- Task directions -
Would you retype, word for word, the line with "Describe how this" and every line after it through the end of the records below?

Records that describe objects

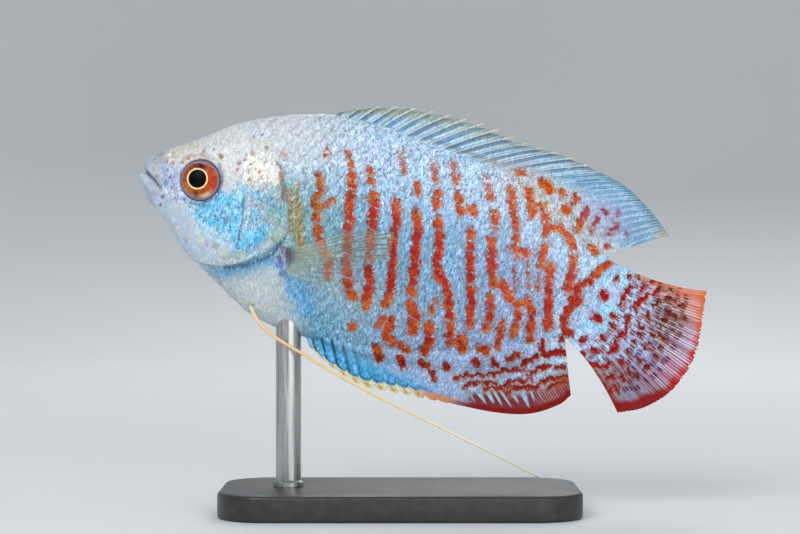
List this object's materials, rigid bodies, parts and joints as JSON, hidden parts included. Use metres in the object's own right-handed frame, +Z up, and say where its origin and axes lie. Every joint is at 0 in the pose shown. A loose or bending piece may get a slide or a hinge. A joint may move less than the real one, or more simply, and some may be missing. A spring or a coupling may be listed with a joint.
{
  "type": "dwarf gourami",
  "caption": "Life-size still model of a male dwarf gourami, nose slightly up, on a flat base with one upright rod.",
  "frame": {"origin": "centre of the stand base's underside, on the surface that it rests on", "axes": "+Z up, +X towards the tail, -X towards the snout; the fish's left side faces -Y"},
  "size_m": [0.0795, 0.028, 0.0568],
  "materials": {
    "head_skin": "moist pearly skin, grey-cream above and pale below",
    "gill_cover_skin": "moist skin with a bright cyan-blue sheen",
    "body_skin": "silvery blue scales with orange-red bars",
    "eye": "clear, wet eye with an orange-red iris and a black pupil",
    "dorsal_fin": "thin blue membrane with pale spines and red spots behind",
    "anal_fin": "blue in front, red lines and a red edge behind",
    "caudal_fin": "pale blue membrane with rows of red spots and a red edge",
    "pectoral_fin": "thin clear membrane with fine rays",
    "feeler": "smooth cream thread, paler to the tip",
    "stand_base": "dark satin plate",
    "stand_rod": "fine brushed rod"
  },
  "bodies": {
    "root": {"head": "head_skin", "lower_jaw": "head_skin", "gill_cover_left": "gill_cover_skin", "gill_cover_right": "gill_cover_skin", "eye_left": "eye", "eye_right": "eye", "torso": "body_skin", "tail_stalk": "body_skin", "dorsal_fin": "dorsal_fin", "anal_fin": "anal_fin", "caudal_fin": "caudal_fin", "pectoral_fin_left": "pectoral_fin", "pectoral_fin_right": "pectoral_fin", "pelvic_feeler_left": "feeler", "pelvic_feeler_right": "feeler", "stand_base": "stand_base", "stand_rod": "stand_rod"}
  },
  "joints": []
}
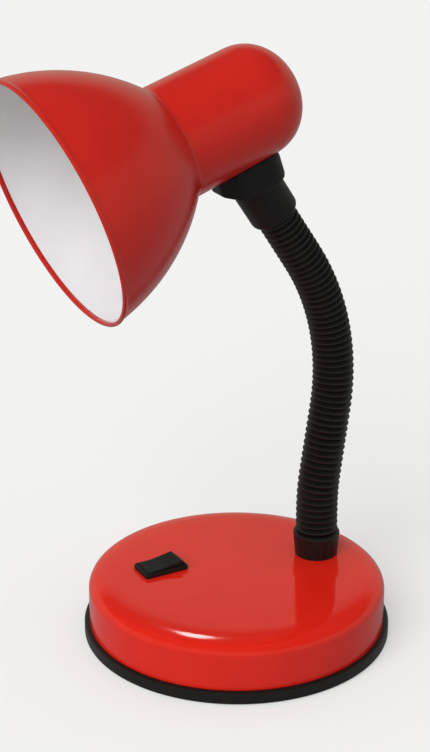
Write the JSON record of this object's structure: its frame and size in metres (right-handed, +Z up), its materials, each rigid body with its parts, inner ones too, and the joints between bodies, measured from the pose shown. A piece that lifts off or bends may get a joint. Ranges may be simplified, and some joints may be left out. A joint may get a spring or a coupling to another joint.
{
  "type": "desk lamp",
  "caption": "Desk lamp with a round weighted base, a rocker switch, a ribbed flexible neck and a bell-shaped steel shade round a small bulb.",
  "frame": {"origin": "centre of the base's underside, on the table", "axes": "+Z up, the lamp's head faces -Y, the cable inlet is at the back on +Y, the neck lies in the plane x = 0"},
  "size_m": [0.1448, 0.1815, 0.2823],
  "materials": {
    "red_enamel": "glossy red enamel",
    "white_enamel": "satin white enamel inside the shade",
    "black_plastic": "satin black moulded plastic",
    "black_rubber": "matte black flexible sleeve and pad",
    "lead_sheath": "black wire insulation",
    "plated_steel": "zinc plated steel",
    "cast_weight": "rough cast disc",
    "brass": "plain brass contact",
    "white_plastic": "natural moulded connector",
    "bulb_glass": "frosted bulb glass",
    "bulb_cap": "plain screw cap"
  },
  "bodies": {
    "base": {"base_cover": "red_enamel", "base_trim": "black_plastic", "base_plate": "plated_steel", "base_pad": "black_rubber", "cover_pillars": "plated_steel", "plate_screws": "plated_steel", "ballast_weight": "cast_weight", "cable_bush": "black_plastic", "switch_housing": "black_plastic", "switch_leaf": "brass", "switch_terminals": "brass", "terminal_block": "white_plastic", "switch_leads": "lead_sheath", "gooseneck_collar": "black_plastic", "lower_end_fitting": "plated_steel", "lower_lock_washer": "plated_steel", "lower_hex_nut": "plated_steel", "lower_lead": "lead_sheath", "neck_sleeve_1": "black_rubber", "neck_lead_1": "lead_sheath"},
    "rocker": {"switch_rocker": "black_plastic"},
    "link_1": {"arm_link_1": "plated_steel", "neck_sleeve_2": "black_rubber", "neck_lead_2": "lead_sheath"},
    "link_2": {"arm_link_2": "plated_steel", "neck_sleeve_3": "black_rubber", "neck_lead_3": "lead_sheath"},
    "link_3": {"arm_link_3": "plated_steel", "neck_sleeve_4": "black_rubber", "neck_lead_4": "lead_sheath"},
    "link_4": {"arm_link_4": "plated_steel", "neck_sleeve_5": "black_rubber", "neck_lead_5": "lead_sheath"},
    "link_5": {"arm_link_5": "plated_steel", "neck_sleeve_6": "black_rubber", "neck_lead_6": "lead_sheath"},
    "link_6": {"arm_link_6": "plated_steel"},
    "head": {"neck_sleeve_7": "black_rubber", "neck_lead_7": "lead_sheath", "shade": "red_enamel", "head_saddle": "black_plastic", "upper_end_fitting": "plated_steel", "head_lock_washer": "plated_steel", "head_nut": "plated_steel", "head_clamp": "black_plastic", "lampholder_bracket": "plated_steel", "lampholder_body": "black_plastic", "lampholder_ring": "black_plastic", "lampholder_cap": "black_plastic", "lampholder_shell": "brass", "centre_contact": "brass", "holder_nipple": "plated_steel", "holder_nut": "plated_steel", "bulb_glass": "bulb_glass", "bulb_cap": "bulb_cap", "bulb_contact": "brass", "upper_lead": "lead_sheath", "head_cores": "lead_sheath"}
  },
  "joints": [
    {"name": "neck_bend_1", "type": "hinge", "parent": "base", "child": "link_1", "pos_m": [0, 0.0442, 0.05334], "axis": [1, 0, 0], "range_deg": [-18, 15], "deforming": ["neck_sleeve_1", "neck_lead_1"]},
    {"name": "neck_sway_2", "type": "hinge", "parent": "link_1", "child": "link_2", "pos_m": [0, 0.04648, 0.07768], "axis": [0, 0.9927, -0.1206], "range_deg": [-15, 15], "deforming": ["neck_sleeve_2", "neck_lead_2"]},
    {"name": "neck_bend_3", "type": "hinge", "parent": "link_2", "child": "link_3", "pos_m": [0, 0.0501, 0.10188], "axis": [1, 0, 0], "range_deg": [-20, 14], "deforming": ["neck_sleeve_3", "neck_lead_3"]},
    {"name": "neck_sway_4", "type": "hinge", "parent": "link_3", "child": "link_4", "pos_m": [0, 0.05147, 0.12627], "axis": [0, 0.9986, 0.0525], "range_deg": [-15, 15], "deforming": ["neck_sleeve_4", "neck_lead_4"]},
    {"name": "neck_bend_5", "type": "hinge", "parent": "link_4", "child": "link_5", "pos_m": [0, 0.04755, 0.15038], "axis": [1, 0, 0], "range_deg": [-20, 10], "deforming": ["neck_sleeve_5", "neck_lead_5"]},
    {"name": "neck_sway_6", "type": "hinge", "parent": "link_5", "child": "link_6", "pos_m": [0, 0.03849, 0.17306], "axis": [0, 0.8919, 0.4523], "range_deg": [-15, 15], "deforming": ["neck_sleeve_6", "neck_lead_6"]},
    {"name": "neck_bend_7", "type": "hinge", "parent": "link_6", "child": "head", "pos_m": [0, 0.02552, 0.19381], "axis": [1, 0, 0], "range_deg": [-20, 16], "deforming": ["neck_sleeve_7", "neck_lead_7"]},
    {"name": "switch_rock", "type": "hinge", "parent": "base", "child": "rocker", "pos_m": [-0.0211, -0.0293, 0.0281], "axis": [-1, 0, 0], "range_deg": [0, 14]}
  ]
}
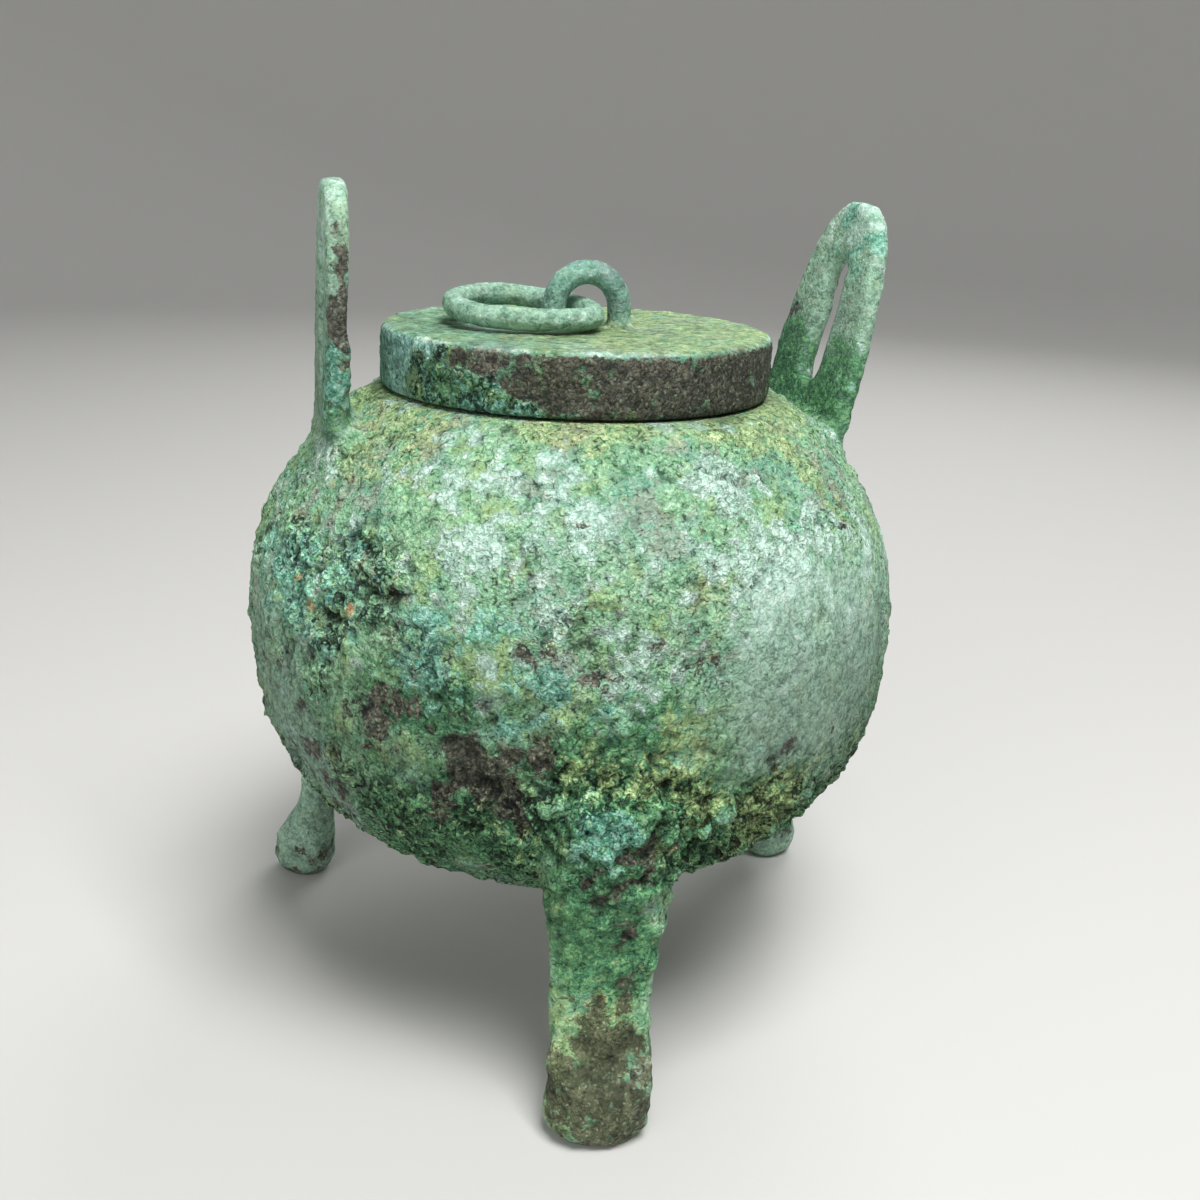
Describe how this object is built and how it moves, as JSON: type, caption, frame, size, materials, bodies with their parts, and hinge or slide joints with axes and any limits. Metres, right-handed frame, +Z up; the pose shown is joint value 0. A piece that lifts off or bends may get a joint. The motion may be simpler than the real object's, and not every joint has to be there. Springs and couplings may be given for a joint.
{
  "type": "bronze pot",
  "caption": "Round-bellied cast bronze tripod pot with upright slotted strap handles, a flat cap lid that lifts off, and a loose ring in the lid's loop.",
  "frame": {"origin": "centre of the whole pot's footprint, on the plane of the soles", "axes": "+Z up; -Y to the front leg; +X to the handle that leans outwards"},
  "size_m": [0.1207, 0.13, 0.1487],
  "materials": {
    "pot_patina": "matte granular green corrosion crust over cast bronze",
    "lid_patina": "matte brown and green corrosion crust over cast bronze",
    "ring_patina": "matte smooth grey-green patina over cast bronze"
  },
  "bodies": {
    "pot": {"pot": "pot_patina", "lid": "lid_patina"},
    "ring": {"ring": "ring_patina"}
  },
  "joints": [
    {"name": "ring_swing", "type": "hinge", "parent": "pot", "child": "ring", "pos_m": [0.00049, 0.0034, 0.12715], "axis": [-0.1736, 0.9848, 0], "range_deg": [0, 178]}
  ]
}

- Solved exercise -
Describe how this object is built and how it moves, as JSON: type, caption, frame, size, materials, bodies with their parts, and hinge or slide joints with axes and any limits. Metres, right-handed frame, +Z up; the pose shown is joint value 0. A piece that lifts off or bends may get a joint. The motion may be simpler than the real object's, and not every joint has to be there. Springs and couplings may be given for a joint.
{
  "type": "bronze pot",
  "caption": "Round-bellied cast bronze tripod pot with upright slotted strap handles, a flat cap lid that lifts off, and a loose ring in the lid's loop.",
  "frame": {"origin": "centre of the whole pot's footprint, on the plane of the soles", "axes": "+Z up; -Y to the front leg; +X to the handle that leans outwards"},
  "size_m": [0.1207, 0.13, 0.1487],
  "materials": {
    "pot_patina": "matte granular green corrosion crust over cast bronze",
    "lid_patina": "matte brown and green corrosion crust over cast bronze",
    "ring_patina": "matte smooth grey-green patina over cast bronze"
  },
  "bodies": {
    "pot": {"pot": "pot_patina", "lid": "lid_patina"},
    "ring": {"ring": "ring_patina"}
  },
  "joints": [
    {"name": "ring_swing", "type": "hinge", "parent": "pot", "child": "ring", "pos_m": [0.00049, 0.0034, 0.12715], "axis": [-0.1736, 0.9848, 0], "range_deg": [0, 178]}
  ]
}